— Start —

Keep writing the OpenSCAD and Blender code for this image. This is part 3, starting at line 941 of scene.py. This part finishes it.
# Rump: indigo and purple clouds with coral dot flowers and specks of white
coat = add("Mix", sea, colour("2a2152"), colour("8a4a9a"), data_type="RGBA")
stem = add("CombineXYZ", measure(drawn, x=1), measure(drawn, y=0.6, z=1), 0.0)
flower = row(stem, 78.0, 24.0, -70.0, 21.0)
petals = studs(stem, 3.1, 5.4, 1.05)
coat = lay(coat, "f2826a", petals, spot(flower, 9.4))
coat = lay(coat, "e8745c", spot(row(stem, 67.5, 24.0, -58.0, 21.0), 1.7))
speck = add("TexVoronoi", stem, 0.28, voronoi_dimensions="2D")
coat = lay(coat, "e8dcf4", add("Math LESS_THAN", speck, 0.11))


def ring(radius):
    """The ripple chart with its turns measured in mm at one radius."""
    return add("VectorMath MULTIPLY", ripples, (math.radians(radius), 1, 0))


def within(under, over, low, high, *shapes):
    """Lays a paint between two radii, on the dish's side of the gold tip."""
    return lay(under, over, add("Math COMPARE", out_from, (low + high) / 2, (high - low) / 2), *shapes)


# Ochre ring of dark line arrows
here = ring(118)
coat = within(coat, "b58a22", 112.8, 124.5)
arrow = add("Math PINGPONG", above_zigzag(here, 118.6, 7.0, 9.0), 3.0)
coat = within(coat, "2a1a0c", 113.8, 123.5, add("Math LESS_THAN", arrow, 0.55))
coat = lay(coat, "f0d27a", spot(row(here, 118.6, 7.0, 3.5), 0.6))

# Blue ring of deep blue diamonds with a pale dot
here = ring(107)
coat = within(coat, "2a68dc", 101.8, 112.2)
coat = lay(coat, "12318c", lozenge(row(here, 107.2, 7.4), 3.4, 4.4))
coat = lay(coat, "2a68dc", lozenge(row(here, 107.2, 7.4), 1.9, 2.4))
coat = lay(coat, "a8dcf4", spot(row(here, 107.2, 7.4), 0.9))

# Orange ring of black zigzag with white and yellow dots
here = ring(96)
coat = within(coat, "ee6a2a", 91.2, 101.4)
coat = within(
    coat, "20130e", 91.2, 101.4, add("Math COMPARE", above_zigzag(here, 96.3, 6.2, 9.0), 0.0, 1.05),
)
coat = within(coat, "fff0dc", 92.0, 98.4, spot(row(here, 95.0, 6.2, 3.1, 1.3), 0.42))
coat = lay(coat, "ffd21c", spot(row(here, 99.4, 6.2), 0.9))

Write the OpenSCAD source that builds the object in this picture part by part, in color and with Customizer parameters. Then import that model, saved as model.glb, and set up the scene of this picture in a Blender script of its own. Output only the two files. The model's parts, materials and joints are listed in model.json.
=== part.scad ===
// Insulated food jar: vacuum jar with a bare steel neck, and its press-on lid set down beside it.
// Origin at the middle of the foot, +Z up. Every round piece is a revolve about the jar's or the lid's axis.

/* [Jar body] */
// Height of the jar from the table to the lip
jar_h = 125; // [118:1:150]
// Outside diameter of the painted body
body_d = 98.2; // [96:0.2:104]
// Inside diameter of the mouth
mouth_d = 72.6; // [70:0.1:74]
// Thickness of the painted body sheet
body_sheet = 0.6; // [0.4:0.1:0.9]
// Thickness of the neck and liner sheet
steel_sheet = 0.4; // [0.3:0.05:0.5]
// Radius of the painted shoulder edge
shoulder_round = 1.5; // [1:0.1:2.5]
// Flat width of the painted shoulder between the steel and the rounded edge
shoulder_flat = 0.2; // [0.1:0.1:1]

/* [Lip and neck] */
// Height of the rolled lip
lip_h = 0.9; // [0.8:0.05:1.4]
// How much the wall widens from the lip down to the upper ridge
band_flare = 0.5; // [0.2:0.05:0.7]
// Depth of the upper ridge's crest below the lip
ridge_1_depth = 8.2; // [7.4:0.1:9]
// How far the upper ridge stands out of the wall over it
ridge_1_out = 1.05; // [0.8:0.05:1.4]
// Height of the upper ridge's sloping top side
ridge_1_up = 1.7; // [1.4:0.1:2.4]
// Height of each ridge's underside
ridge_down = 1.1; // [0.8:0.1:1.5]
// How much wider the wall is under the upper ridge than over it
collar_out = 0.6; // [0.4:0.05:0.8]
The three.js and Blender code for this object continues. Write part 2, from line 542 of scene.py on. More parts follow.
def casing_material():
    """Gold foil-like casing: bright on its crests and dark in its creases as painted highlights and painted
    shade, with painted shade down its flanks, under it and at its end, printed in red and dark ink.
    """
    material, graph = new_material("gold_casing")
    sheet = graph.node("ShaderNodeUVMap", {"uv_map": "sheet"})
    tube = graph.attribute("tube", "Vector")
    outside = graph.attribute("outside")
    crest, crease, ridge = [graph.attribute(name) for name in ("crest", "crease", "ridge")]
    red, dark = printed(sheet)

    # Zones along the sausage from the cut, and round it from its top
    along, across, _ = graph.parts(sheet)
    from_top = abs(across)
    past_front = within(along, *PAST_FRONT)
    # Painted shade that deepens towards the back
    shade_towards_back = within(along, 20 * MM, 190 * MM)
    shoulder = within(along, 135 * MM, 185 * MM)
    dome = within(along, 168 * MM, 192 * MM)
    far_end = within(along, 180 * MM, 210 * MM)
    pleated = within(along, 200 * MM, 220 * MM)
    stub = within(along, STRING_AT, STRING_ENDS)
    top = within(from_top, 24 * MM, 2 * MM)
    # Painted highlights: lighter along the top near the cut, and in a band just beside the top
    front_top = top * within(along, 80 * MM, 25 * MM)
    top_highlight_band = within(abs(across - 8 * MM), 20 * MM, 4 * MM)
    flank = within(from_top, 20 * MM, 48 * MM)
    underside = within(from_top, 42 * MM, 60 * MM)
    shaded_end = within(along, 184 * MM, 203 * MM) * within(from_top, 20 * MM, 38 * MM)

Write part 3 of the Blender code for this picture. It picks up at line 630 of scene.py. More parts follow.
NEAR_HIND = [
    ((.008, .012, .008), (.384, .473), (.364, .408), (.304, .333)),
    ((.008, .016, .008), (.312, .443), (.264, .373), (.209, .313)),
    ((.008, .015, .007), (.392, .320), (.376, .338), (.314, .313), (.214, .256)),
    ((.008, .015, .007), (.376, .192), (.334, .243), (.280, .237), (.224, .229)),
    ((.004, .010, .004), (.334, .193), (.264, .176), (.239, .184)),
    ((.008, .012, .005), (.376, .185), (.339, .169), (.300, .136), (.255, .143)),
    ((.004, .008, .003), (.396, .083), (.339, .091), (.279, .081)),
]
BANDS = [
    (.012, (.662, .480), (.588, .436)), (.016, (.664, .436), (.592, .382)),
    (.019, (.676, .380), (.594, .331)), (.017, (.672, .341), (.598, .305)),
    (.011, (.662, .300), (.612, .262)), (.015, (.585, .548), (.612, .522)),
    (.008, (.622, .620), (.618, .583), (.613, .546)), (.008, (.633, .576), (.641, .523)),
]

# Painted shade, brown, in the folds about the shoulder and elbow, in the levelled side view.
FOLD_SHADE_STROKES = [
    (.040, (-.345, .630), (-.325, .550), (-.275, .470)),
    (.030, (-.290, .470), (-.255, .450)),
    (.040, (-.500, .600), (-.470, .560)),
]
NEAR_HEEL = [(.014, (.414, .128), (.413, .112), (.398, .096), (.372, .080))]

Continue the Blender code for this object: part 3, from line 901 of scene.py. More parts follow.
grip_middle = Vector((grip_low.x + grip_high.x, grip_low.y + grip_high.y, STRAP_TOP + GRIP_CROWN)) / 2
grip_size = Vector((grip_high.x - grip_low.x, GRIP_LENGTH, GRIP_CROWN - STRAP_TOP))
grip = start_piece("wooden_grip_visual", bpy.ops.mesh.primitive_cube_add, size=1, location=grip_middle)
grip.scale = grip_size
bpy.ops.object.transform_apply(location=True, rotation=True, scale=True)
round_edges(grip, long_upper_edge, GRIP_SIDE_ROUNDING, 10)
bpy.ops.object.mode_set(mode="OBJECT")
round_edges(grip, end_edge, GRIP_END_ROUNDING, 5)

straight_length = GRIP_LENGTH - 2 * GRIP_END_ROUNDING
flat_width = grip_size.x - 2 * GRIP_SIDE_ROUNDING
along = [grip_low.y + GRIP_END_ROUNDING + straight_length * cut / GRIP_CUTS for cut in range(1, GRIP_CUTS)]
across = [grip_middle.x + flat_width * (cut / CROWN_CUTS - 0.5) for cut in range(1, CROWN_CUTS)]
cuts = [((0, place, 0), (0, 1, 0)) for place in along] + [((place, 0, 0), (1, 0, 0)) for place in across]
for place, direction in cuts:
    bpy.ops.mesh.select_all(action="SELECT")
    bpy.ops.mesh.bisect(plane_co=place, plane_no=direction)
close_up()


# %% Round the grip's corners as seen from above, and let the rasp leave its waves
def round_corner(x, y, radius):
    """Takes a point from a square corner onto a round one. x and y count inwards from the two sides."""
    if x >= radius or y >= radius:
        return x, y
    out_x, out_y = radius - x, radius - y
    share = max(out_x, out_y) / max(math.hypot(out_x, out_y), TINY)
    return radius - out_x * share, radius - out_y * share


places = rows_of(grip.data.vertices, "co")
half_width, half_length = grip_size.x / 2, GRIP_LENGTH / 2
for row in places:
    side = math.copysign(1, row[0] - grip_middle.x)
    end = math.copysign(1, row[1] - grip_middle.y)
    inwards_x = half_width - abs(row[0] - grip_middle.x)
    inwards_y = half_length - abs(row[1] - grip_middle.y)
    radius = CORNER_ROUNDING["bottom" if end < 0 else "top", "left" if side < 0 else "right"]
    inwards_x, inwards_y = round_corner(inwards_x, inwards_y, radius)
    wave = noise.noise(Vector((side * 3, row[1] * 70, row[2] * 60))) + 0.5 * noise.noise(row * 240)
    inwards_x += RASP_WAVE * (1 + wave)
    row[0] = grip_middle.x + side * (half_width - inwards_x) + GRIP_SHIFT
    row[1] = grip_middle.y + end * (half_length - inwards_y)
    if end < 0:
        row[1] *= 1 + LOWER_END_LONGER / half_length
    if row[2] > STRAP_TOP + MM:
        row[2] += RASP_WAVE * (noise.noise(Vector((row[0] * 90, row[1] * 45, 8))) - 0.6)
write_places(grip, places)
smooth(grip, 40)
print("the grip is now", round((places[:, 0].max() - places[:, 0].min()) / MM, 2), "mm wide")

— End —

**Problem requirements**: Only the lines from the one containing "Write the OpenSCAD" through the one containing "shoulder_flat = 0.2; // [0.1:0.1:1]" are to be retyped, both boundary lines included, with no other material.

**Written answer**:
Write the OpenSCAD source that builds the object in this picture part by part, in color and with Customizer parameters. Then import that model, saved as model.glb, and set up the scene of this picture in a Blender script of its own. Output only the two files. The model's parts, materials and joints are listed in model.json.
=== part.scad ===
// Insulated food jar: vacuum jar with a bare steel neck, and its press-on lid set down beside it.
// Origin at the middle of the foot, +Z up. Every round piece is a revolve about the jar's or the lid's axis.

/* [Jar body] */
// Height of the jar from the table to the lip
jar_h = 125; // [118:1:150]
// Outside diameter of the painted body
body_d = 98.2; // [96:0.2:104]
// Inside diameter of the mouth
mouth_d = 72.6; // [70:0.1:74]
// Thickness of the painted body sheet
body_sheet = 0.6; // [0.4:0.1:0.9]
// Thickness of the neck and liner sheet
steel_sheet = 0.4; // [0.3:0.05:0.5]
// Radius of the painted shoulder edge
shoulder_round = 1.5; // [1:0.1:2.5]
// Flat width of the painted shoulder between the steel and the rounded edge
shoulder_flat = 0.2; // [0.1:0.1:1]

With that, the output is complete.